Recent studies have focused on the implications of the state-owned model for corporate governance, including the difficulty of scrutinizing related-party transactions between subsidiaries and their parents. Andy Li, vice president of China Agri, says the problem is not widespread, however.
‘Some Chinese firms don’t have a clear division between parent and subsidiary and this can make life difficult for investors, but that is not a problem for us,’ he explains. The firm has won several accolades for its corporate governance since it listed in Hong Kong in March 2007.
China Agri has tried to emulate the structure and management style of US technology and services firm General Electric, Li adds: ‘We have a solid management team in place and we attach special importance to independent non-executive directors.’
The management has invested heavily in the company’s website, but Li concedes there is still more to do. ‘Too often, companies cut costs when it comes to investor relations,’ he says. ‘People just see it as a cost center, so they don’t invest adequately.’
Li has a range of responsibilities at China Agri, including IR, financial controller and company secretary functions, and is committed to pushing for higher standards in IR. He also sits on the Chamber of Hong Kong Listed Companies as chairman of its investor relations committee. ‘Around 80 percent of our institutional shareholders come from Hong Kong, so a lot of time is spent there, but we also visit Singapore on a regular basis,’ he explains.
Like many companies, China Agri has seen high levels of volatility in its share price, due in part to seismic fluctuations in agricultural commodities. The company is hoping measures taken by the Chinese government – such as raising subsidies for agricultural production – will help to promote growth in the longer term.
Pacific Basin Shipping
The team at Pacific Basin has had a roller-coaster ride over the past two years, seeing its share price drop from a high point of more than HK$18 ($2.32) in November 2007 to HK$2.70 in October 2008.
Like many shipping firms, Pacific Basin is affected by the trade of raw materials into China – and when demand collapsed, the share price dived. ‘Dry-bulk shipping is a cyclical industry so we’d been putting money on our balance sheet for some time,’ explains CFO Andrew Broomhead. ‘Unfortunately, the downturn has proved to be rather bigger than we expected.’
The company has at least benefited from some balance sheet bolstering. It issued a convertible bond in December, managed an equity placement in May 2008 and 2009 – which raised $275 mn and $98 mn respectively – and sold some of its fleet to raise $700 mn in 2007 and 2008.
‘We aren’t faring that badly compared with the other dry-bulk shipping firms – many of them are down 70 percent to 90 percent since the market peaked in 2007,’ Broomhead points out. ‘The main challenge now is that people really don’t like complexity anymore. We are finding it’s even more essential to get the message out clearly.’

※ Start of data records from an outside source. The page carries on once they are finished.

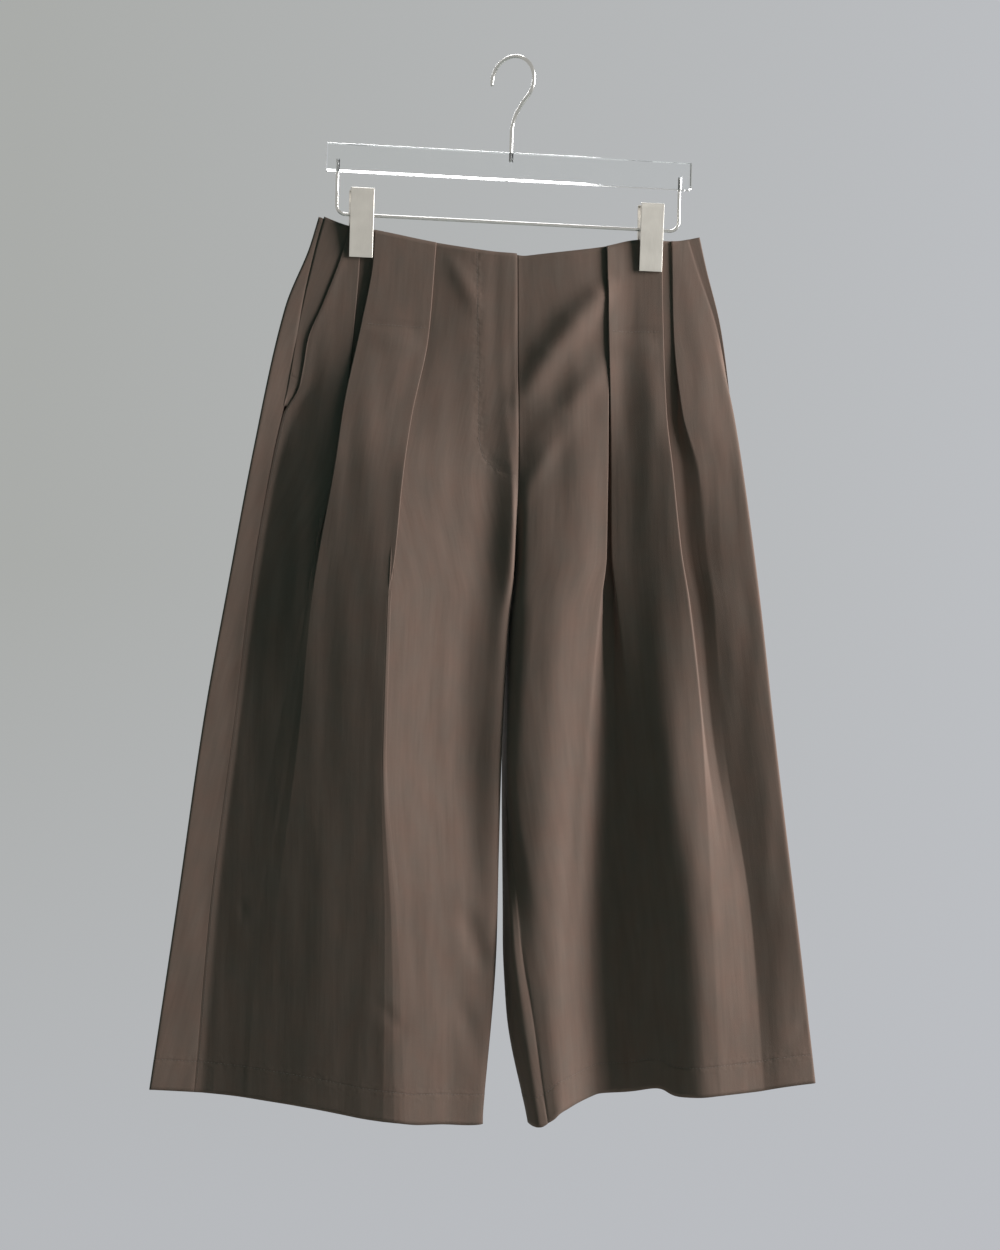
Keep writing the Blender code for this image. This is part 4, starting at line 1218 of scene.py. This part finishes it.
class Nodes:
    """The nodes of one tree."""

    def __init__(self, tree):
        self.tree = tree

    def node(self, kind, settings=None, sockets=None):
        """A node of a type, with its settings made first, then its socket values and links."""
        made = self.tree.nodes.new(kind)
        for key, value in (settings or {}).items():
            setattr(made, key, value)
        for key, value in (sockets or {}).items():
            self.feed(made.inputs[key], value)
        return made

    def feed(self, socket, value):
        """Give a socket a link or a plain value."""
        if isinstance(value, Shade):
            self.tree.links.new(value.socket, socket)
        else:
            socket.default_value = value

    def value(self, number):
        """A constant as a link, for maths that starts from a plain number."""
        node = self.node("ShaderNodeMath", {"operation": "ADD"}, {0: number, 1: 0.0})
        return Shade(self, node.outputs[0])

    def parts(self, kind, output, settings=None):
        """The three parts of the vector that a node puts out."""
        source = self.node(kind, settings)
        split = self.node("ShaderNodeSeparateXYZ",
                          sockets={0: Shade(self, source.outputs[output])})
        return [Shade(self, part) for part in split.outputs]

    def tint(self, share, dark, light):
        """A colour between two others, by a share."""
        ends = [tone if isinstance(tone, Shade) else (*tone, 1.0) for tone in (dark, light)]
        made = self.node("ShaderNodeMix", {"data_type": "RGBA"},
                         {0: share, 6: ends[0], 7: ends[1]})
        return Shade(self, made.outputs[2])


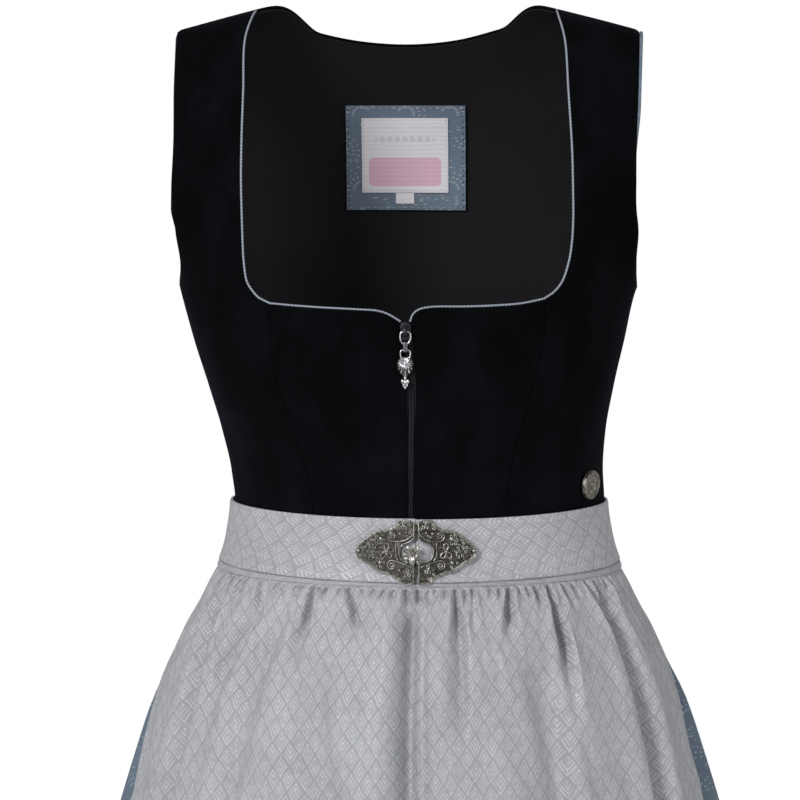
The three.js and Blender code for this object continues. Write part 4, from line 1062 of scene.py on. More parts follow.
def tube(line: Array, radius: Real, sides: int = 8, closed: bool = False,
         flat: float = 1.0, up: Sequence[float] | None = None) -> tuple[Array, Array, Array]:
    """A round or flattened wire along a line, its ends closed to a point.

    Args:
        line: (n, 3) millimetres. radius: number or (n,) array. sides: round. closed: joins its ends.
        flat: share of the radius across the second axis. up: where its first axis points.

    Returns:
        points, quads, uv.
    """
    line = np.asarray(line, float)
    n = len(line)
    radius = np.broadcast_to(np.asarray(radius, float), (n,))
    if closed:
        along = unit(np.roll(line, -1, 0) - np.roll(line, 1, 0))
    else:
        along = unit(np.gradient(line, axis=0))
    if up is None:
        guess = np.array([0, 0, 1.0]) if abs(along[0][2]) < 0.8 else np.array([0, 1.0, 0])
    else:
        guess = np.asarray(up, float)
    frames = []
    side = unit(np.cross(along[0], guess)[None])[0] if up is None else guess
    for t in along:
        side = side - t * np.dot(side, t) if up is None else guess - t * np.dot(guess, t)
        side = side / max(np.linalg.norm(side), 1e-9)
        frames.append(side)
    frames = np.array(frames)
    if closed and up is None:
        last, t = frames[-1], along[0]
        carried = last - t * np.dot(last, t)
        turn = math.atan2(np.dot(np.cross(carried, frames[0]), t), np.dot(carried, frames[0]))
        for i in range(n):
            a = turn * i / n
            frames[i] = frames[i] * math.cos(a) + np.cross(along[i], frames[i]) * math.sin(a)
    other = np.cross(along, frames)
    angle = np.arange(sides) * 2 * math.pi / sides
    ring = (frames[:, None] * np.cos(angle)[None, :, None]
            + other[:, None] * np.sin(angle)[None, :, None] * flat) * radius[:, None, None]
    rings = line[:, None] + ring
    run = np.concatenate([[0], np.cumsum(np.linalg.norm(np.diff(line, axis=0), axis=1))])
    u = np.broadcast_to(angle[None, :] * radius.mean(), (n, sides))
    v = np.broadcast_to(run[:, None], (n, sides))
    uv = np.stack([u, v], -1).reshape(-1, 2) * MM
    if closed:
        ids = np.arange(n * sides).reshape(n, sides)
        nxt = np.roll(ids, -1, 1)
        quads = np.stack([ids, nxt, np.roll(nxt, -1, 0), np.roll(ids, -1, 0)], -1).reshape(-1, 4)
        points = rings.reshape(-1, 3)
        return points, outward(points, quads), uv
    ends = line[0] - along[0] * radius[0] * 0.5, line[-1] + along[-1] * radius[-1] * 0.5
    return *capped(rings, *ends), np.vstack([uv, uv[:1], uv[-1:]])


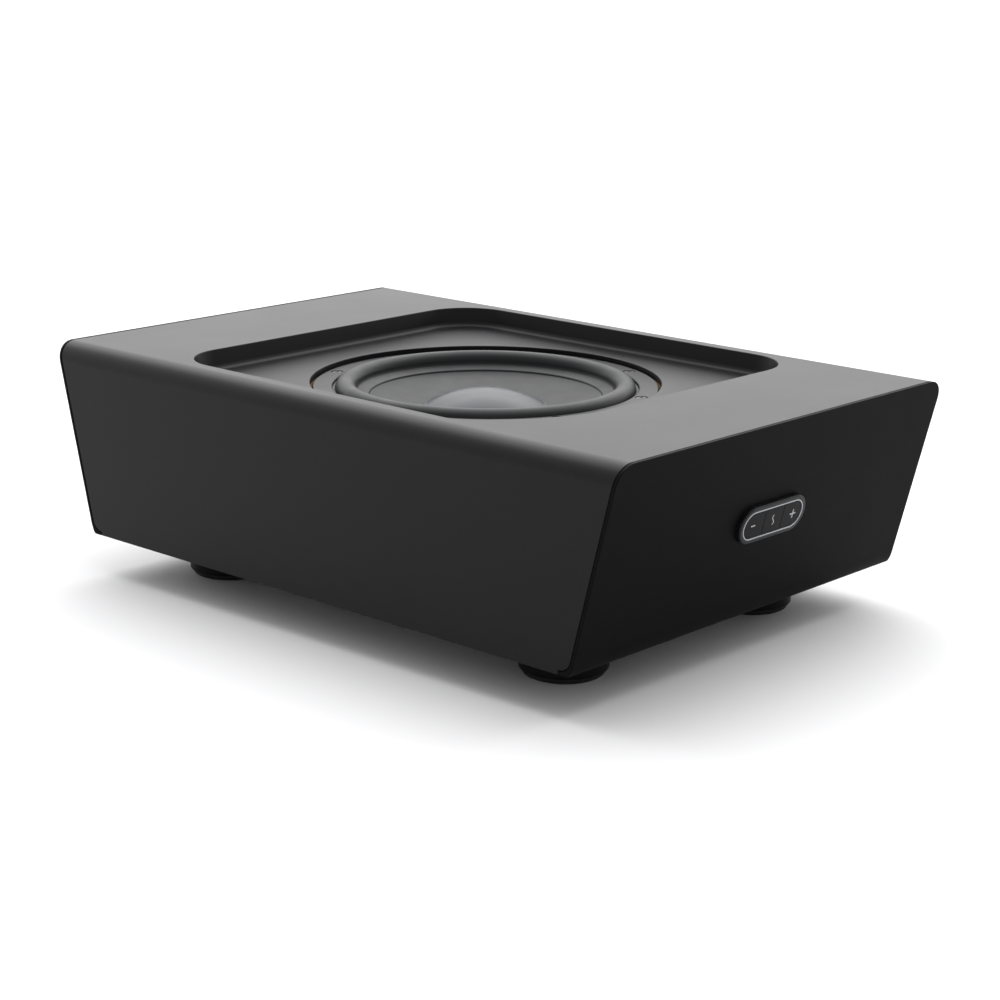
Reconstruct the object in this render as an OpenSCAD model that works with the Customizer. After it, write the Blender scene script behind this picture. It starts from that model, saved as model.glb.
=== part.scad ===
// Low-profile wireless subwoofer: a trapezoid cabinet with an up-firing woofer in a shallow top
// recess, a control pod on the right end, a connector bay in the left end and four tall feet.
// Millimetres. Origin: centre of the cabinet on the floor. +X right, +Y back, +Z up.

/* [Cabinet] */
// Length of the top face, left to right
body_l = 550; // [520:5:600]
// Depth of the cabinet, front to back
body_d = 356; // [350:2:380]
// Height of the cabinet without its feet
body_h = 142; // [138:1:160]
// Lean of each end face from upright, in degrees
end_lean = 14.5; // [12:0.5:16]
// Radius along the top front and top back edges
top_r = 14.5; // [12:0.5:18]
// Radius along the bottom edge of each end
heel_r = 12; // [10:0.5:14]
// Thickness of the wrap-round sleeve
sleeve_t = 5; // [4:0.5:6]
// Thickness of the end caps
cap_t = 2.5; // [2.5:0.5:5]
// Shadow gap between sleeve and end cap
seam = 0.5; // [0.3:0.1:0.6]

/* [Top recess] */
// Length of the recess at the top face
recess_l = 336; // [330:1:340]
// Width of the recess at the top face
recess_w = 311; // [306:1:314]
// Depth of the recess floor below the top face
recess_depth = 15; // [13:0.5:16]
// Corner radius of the recess
recess_r = 40; // [30:1:50]
// How far each recess wall leans in
recess_draft = 3; // [2:0.5:4]
// Fillet between recess wall and floor
recess_fillet = 5; // [4:1:9]

/* [Woofer] */
// Outer radius of the frame and its trim ring
frame_r = 126; // [124:0.5:126.5]
// Inner radius of the trim ring
trim_in_r = 111.5; // [111:0.5:112]
// Radius of the circle that the frame screws sit on
screw_circle_r = 118.3; // [117.5:0.1:119]
// Radius of the middle of the rubber roll
roll_mid_r = 102.25; // [101:0.25:103]
// Radius of the roll's own half-round section
roll_r = 7.75; // [7:0.25:8]
// Radius where the rubber ends on the cone
cone_edge_r = 85; // [83:0.5:86]
// Radius of the dust cap's rim
dust_cap_r = 43.5; // [42:0.5:45]
// Height of the dust cap's dome
dust_cap_h = 11; // [9:0.5:12]
// Inner radius of the voice coil former
former_r = 25; // [24.5:0.1:25.4]
// Radius of the magnet
magnet_r = 66; // [60:1:68]
// Travel of the cone, up or down from rest
cone_travel = 8; // [4:0.5:8]

/* [Control pod] */
// Length of the pod along the end face
pod_l = 72; // [70:1:76]
// Height of the pod on the end face
pod_w = 27; // [26:0.5:28]
// How far the pod stands off the end face
pod_h = 3.5; // [3:0.5:4]
// Length of the silver ring's outer edge
ring_l = 65.8; // [65:0.1:66]
// Height of the silver ring's outer edge
ring_w = 21.3; // [21:0.1:21.6]
// Width of the silver ring's band
ring_band = 1.3; // [1:0.1:1.5]
// Gap around each key
key_gap = 0.35; // [0.3:0.05:0.5]
// Travel of each key
key_travel = 0.5; // [0.3:0.1:0.6]

/* [Feet] */
// Radius of a foot
foot_r = 30.5; // [28:0.5:32]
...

The British market is home to the lion’s share of international shareholders, with more than 20 percent compared with around 15 percent in the US. Like many Asian firms, however, Pacific Basin makes use of the plentiful supply of investor conferences in the region to make contact with current and prospective investors.
Broomhead, a former accountant, estimates that the team had more than 900 meetings with investors and analysts over the past year, with around half of the meetings taking place outside of Hong Kong.
Pacific Basin’s corporate communications and investor relations manager, Emily Lau, spends a lot of time with the analyst community. ‘We have investors from all over the world and we have 23 active analysts covering us at present,’ she points out.
Pacific Basin – unlike many of its listed peers in Hong Kong – has a large free float of 96 percent, which makes it more characteristic of its western counterparts.